:: STORED DATA ::

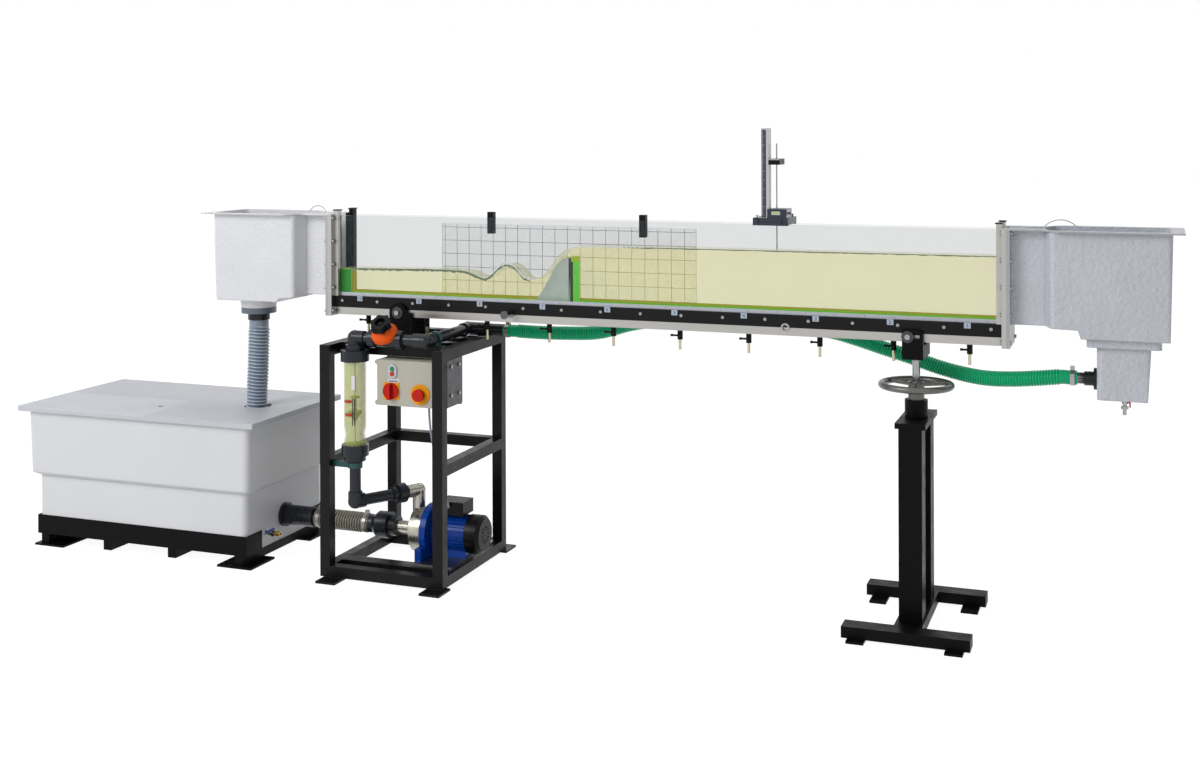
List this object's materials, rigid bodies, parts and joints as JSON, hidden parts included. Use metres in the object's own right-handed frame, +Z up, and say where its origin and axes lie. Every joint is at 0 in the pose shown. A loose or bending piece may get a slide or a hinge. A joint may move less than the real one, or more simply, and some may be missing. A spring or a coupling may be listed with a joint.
{
  "type": "hydraulic flume",
  "caption": "Tilting glass-sided laboratory flume with tank, pump frame, flow meter, hoses, end vessels, level gauge, weir and a screw jack stand.",
  "frame": {"origin": "on the ground, at the middle of the bounding box", "axes": "+X along the channel towards the inlet end, +Y away from the operator, +Z up"},
  "size_m": [4.312, 0.67, 1.6483],
  "materials": {
    "tank_white": "satin moulded",
    "black_steel": "satin powder coat",
    "frame_grey": "satin powder coat",
    "lid_grey": "satin",
    "hatch_grey": "satin",
    "valve_metal": "satin",
    "lever_blue": "dipped",
    "pipe_grey": "smooth",
    "hose_clear": "ribbed, cloudy",
    "steel": "satin",
    "motor_blue": "gloss paint",
    "black_plastic": "satin",
    "meter_clear": "clear, faintly yellow",
    "float_grey": "smooth",
    "valve_orange": "smooth",
    "box_beige": "fine texture",
    "switch_red": "smooth",
    "key_green": "smooth",
    "cable_grey": "smooth",
    "wheel_grey": "satin cast",
    "stainless": "brushed",
    "rail_black": "satin anodised",
    "pane_glass": "polished",
    "vessel_grey": "gel coat",
    "vessel_white": "gel coat",
    "fitting_mix": "black fittings and bright clamps",
    "lever_red": "dipped",
    "hose_grey": "ribbed",
    "hose_green": "ribbed, transparent",
    "tap_mix": "black body and brass nozzle",
    "gauge_dark": "anodised",
    "slider_black": "satin",
    "weir_clear": "smooth",
    "seal_green": "smooth",
    "bright_bolts": "polished"
  },
  "bodies": {
    "base": {"tank_body": "tank_white", "tank_base": "black_steel", "tank_lid": "lid_grey", "tank_drain_valve": "valve_metal", "pvc_pipework": "pipe_grey", "suction_hose": "hose_clear", "hose_clamps": "steel", "pump_volute": "steel", "pump_adapter": "motor_blue", "motor_housing": "motor_blue", "fan_cowl": "black_plastic", "terminal_box": "black_plastic", "pump_plate": "steel", "discharge_elbow": "steel", "rotameter_tube": "meter_clear", "valve_bonnet": "valve_orange", "control_box": "box_beige", "motor_cable": "cable_grey", "pump_frame": "frame_grey", "pivot_bearing": "black_steel", "stand_frame": "black_steel", "bearing_housing": "black_steel", "supply_hose": "hose_green"},
    "hatch": {"tank_hatch": "hatch_grey"},
    "drain_lever": {"tank_drain_lever": "lever_blue"},
    "rotor": {"pump_rotor": "steel"},
    "float": {"rotameter_float": "float_grey"},
    "valve_wheel": {"valve_handwheel": "black_plastic"},
    "main_switch": {"main_switch_knob": "switch_red"},
    "emergency_stop": {"estop_button": "switch_red"},
    "start_key": {"start_button": "key_green"},
    "stop_key": {"stop_button": "switch_red"},
    "jack_wheel": {"stand_handwheel": "wheel_grey"},
    "jack": {"jack_spindle": "black_steel"},
    "flume": {"channel_bed": "stainless", "side_rails": "rail_black", "side_panes": "pane_glass", "end_frames": "stainless", "inlet_element": "vessel_grey", "outlet_element": "vessel_white", "end_fittings": "fitting_mix", "outlet_hose": "hose_grey", "tap_valves": "tap_mix", "ogee_weir": "weir_clear", "weir_seals": "seal_green", "flume_bolts": "bright_bolts", "glass_clamps": "black_plastic"},
    "inlet_lever": {"inlet_drain_lever": "lever_red"},
    "carriage": {"gauge_carriage": "gauge_dark"},
    "slider": {"gauge_slider": "slider_black"},
    "tap_lever_1": {"tap_handle_1": "black_plastic"},
    "tap_lever_2": {"tap_handle_2": "black_plastic"},
    "tap_lever_3": {"tap_handle_3": "black_plastic"},
    "tap_lever_4": {"tap_handle_4": "black_plastic"},
    "tap_lever_5": {"tap_handle_5": "black_plastic"},
    "tap_lever_6": {"tap_handle_6": "black_plastic"},
    "tap_lever_7": {"tap_handle_7": "black_plastic"},
    "tap_lever_8": {"tap_handle_8": "black_plastic"},
    "tap_lever_9": {"tap_handle_9": "black_plastic"},
    "tap_lever_10": {"tap_handle_10": "black_plastic"}
  },
  "joints": [
    {"name": "jack_wheel_turn", "type": "hinge", "parent": "base", "child": "jack_wheel", "pos_m": [1.32, 0, 0.79], "axis": [0, 0, -1], "range_deg": [-680, 4080]},
    {"name": "channel_tilt", "type": "hinge", "parent": "base", "child": "flume", "pos_m": [-0.587, 0, 0.96], "axis": [0, -1, 0], "range_deg": [-0.28, 1.71], "deforming": ["supply_hose"]},
    {"name": "jack_lift", "type": "slide", "parent": "base", "child": "jack", "axis": [0, 0, 1], "range_m": [-0.0096, 0.057]},
    {"name": "hatch_lift", "type": "slide", "parent": "base", "child": "hatch", "axis": [0, 0, 1], "range_m": [0, 0.15]},
    {"name": "tank_drain_turn", "type": "hinge", "parent": "base", "child": "drain_lever", "pos_m": [-1.096, -0.135, 0.118], "axis": [0, 0, 1], "range_deg": [0, 90]},
    {"name": "pump_spin", "type": "hinge", "parent": "base", "child": "rotor", "pos_m": [-0.5, -0.008, 0.14], "axis": [1, 0, 0], "continuous": true},
    {"name": "float_rise", "type": "slide", "parent": "base", "child": "float", "axis": [0, 0, 1], "range_m": [-0.08, 0.12]},
    {"name": "valve_turn", "type": "hinge", "parent": "base", "child": "valve_wheel", "pos_m": [-0.544, -0.24, 0.885], "axis": [0, -0.6157, 0.788], "range_deg": [-360, 720]},
    {"name": "main_switch_turn", "type": "hinge", "parent": "base", "child": "main_switch", "pos_m": [-0.531, -0.24, 0.697], "axis": [0, 1, 0], "range_deg": [0, 90]},
    {"name": "emergency_stop_press", "type": "slide", "parent": "base", "child": "emergency_stop", "axis": [0, 1, 0], "range_m": [0, 0.004]},
    {"name": "start_press", "type": "slide", "parent": "base", "child": "start_key", "axis": [0, 1, 0], "range_m": [0, 0.003], "stiffness_N_per_m": 400},
    {"name": "stop_press", "type": "slide", "parent": "base", "child": "stop_key", "axis": [0, 1, 0], "range_m": [0, 0.003], "stiffness_N_per_m": 400},
    {"name": "inlet_drain_turn", "type": "hinge", "parent": "flume", "child": "inlet_lever", "pos_m": [1.99, 0, 0.776], "axis": [-1, 0, 0], "range_deg": [0, 90]},
    {"name": "carriage_travel", "type": "slide", "parent": "flume", "child": "carriage", "axis": [1, 0, 0], "range_m": [-0.4, 0.64]},
    {"name": "slider_travel", "type": "slide", "parent": "carriage", "child": "slider", "axis": [0, 0, 1], "range_m": [-0.145, 0.1]},
    {"name": "tap_turn_1", "type": "hinge", "parent": "flume", "child": "tap_lever_1", "pos_m": [1.495, -0.02, 0.918], "axis": [0, -1, 0], "range_deg": [0, 90]},
    {"name": "tap_turn_2", "type": "hinge", "parent": "flume", "child": "tap_lever_2", "pos_m": [1.245, -0.02, 0.918], "axis": [0, -1, 0], "range_deg": [0, 90]},
    {"name": "tap_turn_3", "type": "hinge", "parent": "flume", "child": "tap_lever_3", "pos_m": [0.995, -0.02, 0.918], "axis": [0, -1, 0], "range_deg": [0, 90]},
    {"name": "tap_turn_4", "type": "hinge", "parent": "flume", "child": "tap_lever_4", "pos_m": [0.745, -0.02, 0.918], "axis": [0, -1, 0], "range_deg": [0, 90]},
    {"name": "tap_turn_5", "type": "hinge", "parent": "flume", "child": "tap_lever_5", "pos_m": [0.495, -0.02, 0.918], "axis": [0, -1, 0], "range_deg": [0, 90]},
    {"name": "tap_turn_6", "type": "hinge", "parent": "flume", "child": "tap_lever_6", "pos_m": [0.245, -0.02, 0.918], "axis": [0, -1, 0], "range_deg": [0, 90]},
    {"name": "tap_turn_7", "type": "hinge", "parent": "flume", "child": "tap_lever_7", "pos_m": [-0.005, -0.02, 0.918], "axis": [0, -1, 0], "range_deg": [0, 90]},
    {"name": "tap_turn_8", "type": "hinge", "parent": "flume", "child": "tap_lever_8", "pos_m": [-0.255, -0.02, 0.918], "axis": [0, -1, 0], "range_deg": [0, 90]},
    {"name": "tap_turn_9", "type": "hinge", "parent": "flume", "child": "tap_lever_9", "pos_m": [-0.505, -0.02, 0.918], "axis": [0, -1, 0], "range_deg": [0, 90]},
    {"name": "tap_turn_10", "type": "hinge", "parent": "flume", "child": "tap_lever_10", "pos_m": [-0.755, -0.02, 0.918], "axis": [0, -1, 0], "range_deg": [0, 90]}
  ],
  "couplings": [
    {"joint": "jack_wheel_turn", "follows": "channel_tilt", "ratio": 2376.3},
    {"joint": "jack_lift", "follows": "channel_tilt", "m_per_rad": 1.891}
  ]
}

:::

◆ REQUIRED TASK
State the number of lines in this listing that contain the string "joints", and add nothing else.

◆ FINISHED EXERCISE
2